Sixth, barriers to entry are created by government, not private businesses. Under antitrust law, the proper test for government intervention is whether barriers to entry foreclose meaningful competition. But what is a “barrier”? When a company advertises, lowers prices, improves quality, adds features, or offers better service, it discourages rivals. But it cannot bar them. True barriers arise from government misbehavior, not private power—from special‐​interest legislation or a misconceived regulatory regimen that protects existing producers from competition. When government grants targeted tax benefits, subsidies, insurance guarantees, and loans, or enacts tariffs and quotas to protect domestic companies from foreign rivals, that creates the same anti‐​competitive environment that the antitrust laws were meant to foreclose. That’s how barriers to competition are born and nurtured at public expense. The obvious answer, which has little to do with antitrust, is for government to stop creating those barriers to begin with.
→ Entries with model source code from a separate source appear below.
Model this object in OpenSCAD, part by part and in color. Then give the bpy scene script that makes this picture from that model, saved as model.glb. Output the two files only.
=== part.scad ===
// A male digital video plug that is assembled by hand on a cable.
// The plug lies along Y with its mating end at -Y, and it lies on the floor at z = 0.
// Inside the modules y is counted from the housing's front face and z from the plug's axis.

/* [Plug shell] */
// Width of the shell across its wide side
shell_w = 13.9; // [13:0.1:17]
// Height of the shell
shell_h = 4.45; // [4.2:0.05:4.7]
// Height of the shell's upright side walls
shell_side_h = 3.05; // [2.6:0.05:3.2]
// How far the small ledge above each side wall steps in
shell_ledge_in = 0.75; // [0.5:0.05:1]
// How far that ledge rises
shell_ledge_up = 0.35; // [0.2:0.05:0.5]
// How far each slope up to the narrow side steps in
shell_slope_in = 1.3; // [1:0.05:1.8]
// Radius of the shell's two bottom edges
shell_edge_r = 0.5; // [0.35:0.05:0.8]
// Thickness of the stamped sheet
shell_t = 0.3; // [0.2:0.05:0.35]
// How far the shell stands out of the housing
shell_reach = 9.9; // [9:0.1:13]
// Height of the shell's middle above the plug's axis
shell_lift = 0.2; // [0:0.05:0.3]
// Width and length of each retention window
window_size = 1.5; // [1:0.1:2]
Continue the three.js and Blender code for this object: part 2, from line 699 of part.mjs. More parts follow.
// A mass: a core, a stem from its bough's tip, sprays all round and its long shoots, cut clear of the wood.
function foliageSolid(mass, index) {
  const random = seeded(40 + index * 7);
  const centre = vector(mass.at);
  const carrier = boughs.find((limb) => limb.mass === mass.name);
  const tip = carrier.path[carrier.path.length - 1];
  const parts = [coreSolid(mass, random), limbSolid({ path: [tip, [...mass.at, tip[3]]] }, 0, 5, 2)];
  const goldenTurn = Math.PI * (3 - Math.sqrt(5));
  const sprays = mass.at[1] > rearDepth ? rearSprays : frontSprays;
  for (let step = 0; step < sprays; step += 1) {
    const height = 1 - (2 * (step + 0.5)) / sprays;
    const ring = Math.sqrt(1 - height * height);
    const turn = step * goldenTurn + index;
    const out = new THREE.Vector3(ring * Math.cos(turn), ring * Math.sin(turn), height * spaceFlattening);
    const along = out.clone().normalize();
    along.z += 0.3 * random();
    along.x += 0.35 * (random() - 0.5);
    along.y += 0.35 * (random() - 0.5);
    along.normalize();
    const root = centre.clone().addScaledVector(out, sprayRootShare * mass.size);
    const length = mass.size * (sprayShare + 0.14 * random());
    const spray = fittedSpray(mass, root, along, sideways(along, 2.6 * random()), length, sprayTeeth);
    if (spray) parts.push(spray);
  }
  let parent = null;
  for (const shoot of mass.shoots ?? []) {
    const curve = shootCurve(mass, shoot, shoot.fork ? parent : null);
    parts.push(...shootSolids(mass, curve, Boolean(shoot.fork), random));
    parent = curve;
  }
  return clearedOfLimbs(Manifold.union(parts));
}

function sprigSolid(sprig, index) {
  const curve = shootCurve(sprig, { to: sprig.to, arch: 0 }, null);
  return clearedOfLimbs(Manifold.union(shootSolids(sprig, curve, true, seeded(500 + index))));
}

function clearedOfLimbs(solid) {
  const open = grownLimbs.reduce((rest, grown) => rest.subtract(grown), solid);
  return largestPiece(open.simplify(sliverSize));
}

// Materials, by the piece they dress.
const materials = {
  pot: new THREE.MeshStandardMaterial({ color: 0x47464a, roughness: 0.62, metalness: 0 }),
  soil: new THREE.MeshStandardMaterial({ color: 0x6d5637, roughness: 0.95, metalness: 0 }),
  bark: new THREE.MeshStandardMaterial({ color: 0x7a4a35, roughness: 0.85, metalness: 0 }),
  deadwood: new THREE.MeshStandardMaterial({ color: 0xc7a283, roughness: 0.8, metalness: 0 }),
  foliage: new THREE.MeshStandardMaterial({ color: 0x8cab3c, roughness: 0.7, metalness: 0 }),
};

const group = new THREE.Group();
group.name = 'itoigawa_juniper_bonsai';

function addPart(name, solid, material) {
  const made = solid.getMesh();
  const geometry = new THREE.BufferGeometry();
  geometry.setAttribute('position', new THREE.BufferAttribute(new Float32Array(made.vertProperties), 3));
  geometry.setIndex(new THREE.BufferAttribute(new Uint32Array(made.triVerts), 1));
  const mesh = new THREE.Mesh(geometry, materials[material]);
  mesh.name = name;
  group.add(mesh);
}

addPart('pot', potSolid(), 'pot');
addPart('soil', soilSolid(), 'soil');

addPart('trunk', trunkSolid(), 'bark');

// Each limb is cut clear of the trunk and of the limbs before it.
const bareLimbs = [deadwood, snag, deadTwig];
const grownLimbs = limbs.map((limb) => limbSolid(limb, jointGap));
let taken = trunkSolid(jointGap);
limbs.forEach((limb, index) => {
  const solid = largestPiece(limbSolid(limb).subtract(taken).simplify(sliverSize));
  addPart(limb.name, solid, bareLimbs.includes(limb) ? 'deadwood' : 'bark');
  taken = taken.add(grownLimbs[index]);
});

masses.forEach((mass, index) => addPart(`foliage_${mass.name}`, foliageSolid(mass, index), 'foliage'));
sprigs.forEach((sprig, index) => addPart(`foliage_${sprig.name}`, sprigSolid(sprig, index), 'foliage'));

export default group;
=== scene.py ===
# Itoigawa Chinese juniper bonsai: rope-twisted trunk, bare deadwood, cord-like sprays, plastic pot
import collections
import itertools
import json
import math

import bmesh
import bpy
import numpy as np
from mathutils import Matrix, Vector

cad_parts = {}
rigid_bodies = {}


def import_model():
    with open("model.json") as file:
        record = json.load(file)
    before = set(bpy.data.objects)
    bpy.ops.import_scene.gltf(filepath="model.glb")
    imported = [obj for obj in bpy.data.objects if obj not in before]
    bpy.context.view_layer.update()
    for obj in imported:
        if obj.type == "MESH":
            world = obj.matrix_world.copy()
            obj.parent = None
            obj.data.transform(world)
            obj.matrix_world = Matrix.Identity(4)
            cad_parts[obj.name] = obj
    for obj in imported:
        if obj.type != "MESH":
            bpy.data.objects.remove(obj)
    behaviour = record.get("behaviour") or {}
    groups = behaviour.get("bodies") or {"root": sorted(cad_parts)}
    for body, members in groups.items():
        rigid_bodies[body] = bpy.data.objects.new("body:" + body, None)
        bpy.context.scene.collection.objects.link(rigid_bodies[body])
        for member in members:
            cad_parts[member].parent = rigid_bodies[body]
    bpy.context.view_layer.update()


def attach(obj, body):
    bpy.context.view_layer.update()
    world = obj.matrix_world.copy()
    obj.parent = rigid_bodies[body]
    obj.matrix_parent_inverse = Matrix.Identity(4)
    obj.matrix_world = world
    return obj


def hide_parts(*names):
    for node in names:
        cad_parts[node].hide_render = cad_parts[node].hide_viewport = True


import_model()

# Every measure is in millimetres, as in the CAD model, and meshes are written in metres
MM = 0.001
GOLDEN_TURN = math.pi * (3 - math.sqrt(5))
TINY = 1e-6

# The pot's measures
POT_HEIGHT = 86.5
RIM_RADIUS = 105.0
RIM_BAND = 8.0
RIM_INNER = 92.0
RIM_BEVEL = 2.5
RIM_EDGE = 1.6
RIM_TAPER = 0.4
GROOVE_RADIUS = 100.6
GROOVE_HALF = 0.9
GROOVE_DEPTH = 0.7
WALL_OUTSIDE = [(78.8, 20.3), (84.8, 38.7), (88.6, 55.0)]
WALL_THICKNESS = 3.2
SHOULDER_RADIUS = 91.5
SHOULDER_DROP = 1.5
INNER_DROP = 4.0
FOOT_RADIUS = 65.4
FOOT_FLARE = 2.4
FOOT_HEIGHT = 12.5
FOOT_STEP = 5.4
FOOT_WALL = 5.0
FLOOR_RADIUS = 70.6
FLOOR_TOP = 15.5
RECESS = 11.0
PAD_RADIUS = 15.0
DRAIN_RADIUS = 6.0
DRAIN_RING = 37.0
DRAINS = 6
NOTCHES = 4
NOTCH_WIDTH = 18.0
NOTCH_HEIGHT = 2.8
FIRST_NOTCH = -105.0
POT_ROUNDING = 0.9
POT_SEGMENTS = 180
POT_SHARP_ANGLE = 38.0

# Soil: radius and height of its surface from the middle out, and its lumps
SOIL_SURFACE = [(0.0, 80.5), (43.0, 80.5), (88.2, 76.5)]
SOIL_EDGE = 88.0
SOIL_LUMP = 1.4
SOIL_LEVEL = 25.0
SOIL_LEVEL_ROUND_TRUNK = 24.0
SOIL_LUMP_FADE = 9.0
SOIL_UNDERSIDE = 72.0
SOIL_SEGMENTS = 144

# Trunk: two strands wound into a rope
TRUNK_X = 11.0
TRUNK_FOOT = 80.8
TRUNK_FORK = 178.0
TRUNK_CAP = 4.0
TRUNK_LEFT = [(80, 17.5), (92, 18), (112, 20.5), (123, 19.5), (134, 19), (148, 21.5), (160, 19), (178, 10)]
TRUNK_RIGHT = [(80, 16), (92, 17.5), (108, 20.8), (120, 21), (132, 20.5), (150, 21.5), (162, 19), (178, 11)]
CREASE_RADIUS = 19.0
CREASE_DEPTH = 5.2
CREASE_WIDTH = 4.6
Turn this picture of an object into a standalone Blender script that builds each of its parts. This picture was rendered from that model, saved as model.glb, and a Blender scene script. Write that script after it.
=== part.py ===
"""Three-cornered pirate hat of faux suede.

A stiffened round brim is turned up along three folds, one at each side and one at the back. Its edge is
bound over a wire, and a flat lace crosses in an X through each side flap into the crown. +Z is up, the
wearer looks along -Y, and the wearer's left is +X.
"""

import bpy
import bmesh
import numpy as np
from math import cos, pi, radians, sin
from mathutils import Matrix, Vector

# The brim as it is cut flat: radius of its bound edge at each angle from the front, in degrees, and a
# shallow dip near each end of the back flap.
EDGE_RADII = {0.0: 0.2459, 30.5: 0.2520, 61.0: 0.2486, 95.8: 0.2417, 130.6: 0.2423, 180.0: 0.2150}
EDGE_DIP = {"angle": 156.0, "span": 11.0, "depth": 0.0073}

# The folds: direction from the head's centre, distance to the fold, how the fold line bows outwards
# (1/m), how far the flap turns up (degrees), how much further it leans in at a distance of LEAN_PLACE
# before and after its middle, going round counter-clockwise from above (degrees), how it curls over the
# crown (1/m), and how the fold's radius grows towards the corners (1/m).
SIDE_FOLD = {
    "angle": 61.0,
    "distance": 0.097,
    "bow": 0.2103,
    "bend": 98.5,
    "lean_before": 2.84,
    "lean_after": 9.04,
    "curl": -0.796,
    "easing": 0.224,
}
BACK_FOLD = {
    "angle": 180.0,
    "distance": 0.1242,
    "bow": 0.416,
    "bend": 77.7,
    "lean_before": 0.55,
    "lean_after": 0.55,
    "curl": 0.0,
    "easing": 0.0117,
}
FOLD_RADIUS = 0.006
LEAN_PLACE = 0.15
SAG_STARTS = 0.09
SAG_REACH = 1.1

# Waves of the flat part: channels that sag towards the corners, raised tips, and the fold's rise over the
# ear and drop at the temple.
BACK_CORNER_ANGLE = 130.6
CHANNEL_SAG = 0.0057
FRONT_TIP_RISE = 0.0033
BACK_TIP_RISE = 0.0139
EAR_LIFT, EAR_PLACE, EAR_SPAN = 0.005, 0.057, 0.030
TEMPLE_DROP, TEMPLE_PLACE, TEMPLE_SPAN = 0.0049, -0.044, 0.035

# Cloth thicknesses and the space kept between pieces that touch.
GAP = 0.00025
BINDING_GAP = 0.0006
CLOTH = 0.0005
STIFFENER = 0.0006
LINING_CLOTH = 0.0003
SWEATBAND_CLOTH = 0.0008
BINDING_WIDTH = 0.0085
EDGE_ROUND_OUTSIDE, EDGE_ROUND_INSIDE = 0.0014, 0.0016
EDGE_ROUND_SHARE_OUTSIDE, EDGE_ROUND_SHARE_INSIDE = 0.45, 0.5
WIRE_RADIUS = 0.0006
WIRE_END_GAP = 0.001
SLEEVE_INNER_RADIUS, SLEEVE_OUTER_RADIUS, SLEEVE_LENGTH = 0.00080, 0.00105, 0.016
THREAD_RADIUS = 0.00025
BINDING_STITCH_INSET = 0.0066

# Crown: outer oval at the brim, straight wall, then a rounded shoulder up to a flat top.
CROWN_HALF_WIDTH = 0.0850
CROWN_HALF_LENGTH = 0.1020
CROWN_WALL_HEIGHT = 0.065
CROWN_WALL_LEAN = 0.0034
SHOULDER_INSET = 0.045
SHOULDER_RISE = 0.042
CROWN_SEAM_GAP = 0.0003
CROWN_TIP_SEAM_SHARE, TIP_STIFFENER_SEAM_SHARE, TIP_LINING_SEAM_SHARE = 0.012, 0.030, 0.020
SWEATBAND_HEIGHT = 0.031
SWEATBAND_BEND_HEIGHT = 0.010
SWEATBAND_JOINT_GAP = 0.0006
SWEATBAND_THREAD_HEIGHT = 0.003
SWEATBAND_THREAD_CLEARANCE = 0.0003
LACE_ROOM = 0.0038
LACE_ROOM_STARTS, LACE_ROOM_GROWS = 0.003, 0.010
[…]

Seventh, antitrust will inevitably be used by unprincipled politicians as a political bludgeon. Too often, the executive branch has exploited the antitrust laws to force conformity by “uncooperative” companies. Remember when President Nixon used the threat of an antitrust suit against the three major TV networks to extort more favorable media coverage. On a widely publicized tape, Nixon told his aide, Chuck Colson, “Our gain is more important than the economic gain. We don’t give a goddamn about the economic gain. Our game here is solely political.” If Nixon were the only culprit, that would be bad enough. But today’s crusade against Apple suggests that the Biden administration seeks political dividends by attacking a huge and immensely rich corporation, notwithstanding the economic toll. The lesson is clear: the threat of abusive public power is far larger than the threat of private market power.

More than two centuries ago, in the Wealth of Nations, Adam Smith observed that “People of the same trade seldom meet together … but the conversation ends in a conspiracy against the public or in some contrivance to raise prices.” Coming from the father of laissez faire, that warning has often been cited by antitrust proponents to justify all manner of interventionist mischief. Those same proponents, whether carelessly or deviously, rarely mention Smith’s next sentence: “It is impossible indeed to prevent such meetings, by any law which either could be executed, or would be consistent with liberty and justice.”